↓

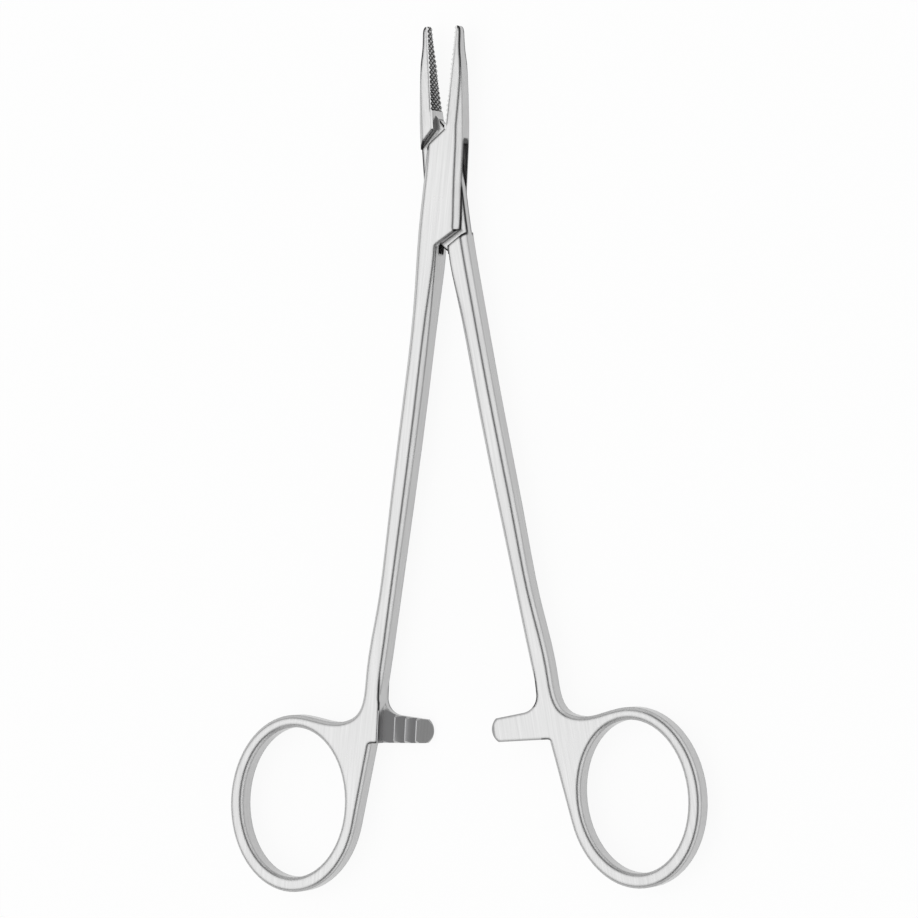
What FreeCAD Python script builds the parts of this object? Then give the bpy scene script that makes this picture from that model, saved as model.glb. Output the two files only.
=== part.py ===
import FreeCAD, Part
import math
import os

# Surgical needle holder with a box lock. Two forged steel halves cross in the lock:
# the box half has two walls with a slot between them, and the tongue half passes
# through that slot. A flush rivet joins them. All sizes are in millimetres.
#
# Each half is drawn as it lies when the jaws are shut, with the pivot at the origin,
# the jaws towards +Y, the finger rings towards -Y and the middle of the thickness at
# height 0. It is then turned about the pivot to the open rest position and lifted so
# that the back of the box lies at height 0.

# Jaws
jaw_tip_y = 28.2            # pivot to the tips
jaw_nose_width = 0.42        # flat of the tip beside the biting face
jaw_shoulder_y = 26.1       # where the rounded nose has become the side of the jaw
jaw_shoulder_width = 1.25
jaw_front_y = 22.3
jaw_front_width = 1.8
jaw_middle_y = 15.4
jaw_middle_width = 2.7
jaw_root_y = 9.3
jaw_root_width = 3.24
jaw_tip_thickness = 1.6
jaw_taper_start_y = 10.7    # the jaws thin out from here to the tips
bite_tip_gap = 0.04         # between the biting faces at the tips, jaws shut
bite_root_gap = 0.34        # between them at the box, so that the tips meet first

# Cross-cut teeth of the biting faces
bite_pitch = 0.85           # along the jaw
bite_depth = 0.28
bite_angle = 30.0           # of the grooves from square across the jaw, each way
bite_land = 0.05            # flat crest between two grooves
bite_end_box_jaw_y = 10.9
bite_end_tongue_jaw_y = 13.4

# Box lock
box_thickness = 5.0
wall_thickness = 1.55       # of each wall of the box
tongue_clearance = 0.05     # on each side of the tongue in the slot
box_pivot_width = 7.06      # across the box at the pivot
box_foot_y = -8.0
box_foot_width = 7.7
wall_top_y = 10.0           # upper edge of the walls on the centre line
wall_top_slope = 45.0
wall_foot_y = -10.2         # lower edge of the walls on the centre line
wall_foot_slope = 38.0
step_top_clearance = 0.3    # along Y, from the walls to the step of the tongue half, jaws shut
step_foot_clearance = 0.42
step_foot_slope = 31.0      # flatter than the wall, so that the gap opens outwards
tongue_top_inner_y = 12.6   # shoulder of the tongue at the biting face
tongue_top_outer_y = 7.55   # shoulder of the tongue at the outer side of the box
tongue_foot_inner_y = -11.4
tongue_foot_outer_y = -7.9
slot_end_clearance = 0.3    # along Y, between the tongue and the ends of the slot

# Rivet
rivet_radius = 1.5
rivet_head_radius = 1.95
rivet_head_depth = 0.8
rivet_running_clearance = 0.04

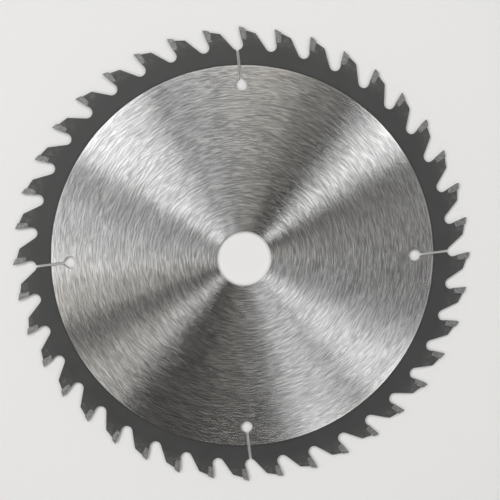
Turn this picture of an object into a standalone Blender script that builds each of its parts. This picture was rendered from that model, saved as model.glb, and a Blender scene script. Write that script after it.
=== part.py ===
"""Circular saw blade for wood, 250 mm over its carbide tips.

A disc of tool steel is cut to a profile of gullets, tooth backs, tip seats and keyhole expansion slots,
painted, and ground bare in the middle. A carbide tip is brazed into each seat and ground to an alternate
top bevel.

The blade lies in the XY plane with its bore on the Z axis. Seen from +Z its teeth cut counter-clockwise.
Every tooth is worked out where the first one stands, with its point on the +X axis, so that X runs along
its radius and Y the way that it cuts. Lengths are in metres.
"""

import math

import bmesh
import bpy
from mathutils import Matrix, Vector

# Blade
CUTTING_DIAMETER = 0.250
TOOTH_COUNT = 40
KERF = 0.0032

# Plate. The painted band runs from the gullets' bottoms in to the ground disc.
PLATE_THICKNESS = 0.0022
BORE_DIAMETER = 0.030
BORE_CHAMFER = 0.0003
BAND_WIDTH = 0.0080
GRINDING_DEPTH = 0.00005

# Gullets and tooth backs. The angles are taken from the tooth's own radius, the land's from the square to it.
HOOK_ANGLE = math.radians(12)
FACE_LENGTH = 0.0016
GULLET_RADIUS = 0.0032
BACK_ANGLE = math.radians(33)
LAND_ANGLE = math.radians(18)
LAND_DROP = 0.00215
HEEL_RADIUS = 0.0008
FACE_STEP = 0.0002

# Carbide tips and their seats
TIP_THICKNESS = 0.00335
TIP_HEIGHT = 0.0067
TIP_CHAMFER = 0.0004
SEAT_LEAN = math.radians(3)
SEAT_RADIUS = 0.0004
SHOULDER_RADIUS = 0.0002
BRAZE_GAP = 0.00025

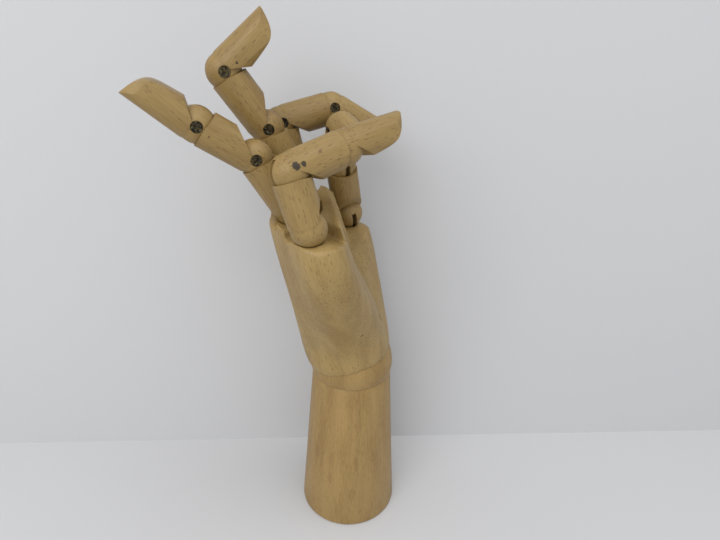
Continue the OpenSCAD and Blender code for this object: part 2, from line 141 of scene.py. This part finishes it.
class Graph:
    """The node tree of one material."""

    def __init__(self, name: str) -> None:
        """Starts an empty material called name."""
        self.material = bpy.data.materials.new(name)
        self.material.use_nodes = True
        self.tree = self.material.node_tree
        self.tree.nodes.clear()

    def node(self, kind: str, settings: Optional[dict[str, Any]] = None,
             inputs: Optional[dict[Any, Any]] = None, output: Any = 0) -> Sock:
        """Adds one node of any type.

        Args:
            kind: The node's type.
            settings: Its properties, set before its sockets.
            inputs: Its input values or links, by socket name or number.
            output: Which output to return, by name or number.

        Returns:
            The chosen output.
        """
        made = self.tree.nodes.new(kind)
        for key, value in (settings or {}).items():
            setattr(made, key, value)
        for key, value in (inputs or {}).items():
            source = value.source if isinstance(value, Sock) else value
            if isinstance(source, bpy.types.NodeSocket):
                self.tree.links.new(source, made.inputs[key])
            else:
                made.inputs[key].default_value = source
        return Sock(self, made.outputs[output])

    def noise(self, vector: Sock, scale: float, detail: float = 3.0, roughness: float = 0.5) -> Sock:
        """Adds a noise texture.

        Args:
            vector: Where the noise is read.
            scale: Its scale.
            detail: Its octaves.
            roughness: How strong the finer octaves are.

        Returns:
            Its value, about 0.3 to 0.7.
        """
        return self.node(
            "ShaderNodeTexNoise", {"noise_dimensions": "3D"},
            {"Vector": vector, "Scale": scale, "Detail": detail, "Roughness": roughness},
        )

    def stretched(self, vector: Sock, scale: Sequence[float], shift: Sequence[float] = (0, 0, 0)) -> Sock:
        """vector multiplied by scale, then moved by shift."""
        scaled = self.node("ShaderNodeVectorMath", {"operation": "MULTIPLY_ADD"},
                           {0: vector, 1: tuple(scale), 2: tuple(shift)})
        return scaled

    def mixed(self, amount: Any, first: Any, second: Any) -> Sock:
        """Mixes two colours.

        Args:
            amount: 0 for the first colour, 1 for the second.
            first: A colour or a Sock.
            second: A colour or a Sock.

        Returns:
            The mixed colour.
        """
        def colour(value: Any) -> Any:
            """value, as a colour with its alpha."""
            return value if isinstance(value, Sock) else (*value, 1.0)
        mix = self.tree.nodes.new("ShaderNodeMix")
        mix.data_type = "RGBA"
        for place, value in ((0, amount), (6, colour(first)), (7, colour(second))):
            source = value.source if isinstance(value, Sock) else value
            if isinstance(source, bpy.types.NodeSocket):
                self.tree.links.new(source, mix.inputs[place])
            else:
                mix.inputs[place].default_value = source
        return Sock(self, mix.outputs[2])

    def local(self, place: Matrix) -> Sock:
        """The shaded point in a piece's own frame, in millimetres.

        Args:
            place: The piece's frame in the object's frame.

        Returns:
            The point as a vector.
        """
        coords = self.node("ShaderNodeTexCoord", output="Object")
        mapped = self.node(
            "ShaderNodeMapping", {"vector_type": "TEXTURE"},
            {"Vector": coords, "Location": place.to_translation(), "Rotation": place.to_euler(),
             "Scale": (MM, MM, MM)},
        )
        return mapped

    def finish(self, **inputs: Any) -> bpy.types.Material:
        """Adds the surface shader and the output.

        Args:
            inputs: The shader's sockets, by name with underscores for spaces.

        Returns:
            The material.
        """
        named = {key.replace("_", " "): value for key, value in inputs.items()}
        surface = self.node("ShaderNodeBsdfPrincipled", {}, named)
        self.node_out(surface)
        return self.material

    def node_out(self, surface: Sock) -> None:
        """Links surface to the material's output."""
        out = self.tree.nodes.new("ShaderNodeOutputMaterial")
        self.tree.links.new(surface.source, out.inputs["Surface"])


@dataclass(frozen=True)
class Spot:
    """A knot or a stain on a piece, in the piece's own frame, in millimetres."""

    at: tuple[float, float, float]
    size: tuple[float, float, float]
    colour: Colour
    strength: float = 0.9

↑

Problem to solve — All lines in the listing above from the line containing "Continue the OpenSCAD" to the line containing "node tree of", inclusive, should be retyped exactly; no other lines should appear.

Result —
Continue the OpenSCAD and Blender code for this object: part 2, from line 141 of scene.py. This part finishes it.
class Graph:
    """The node tree of one material."""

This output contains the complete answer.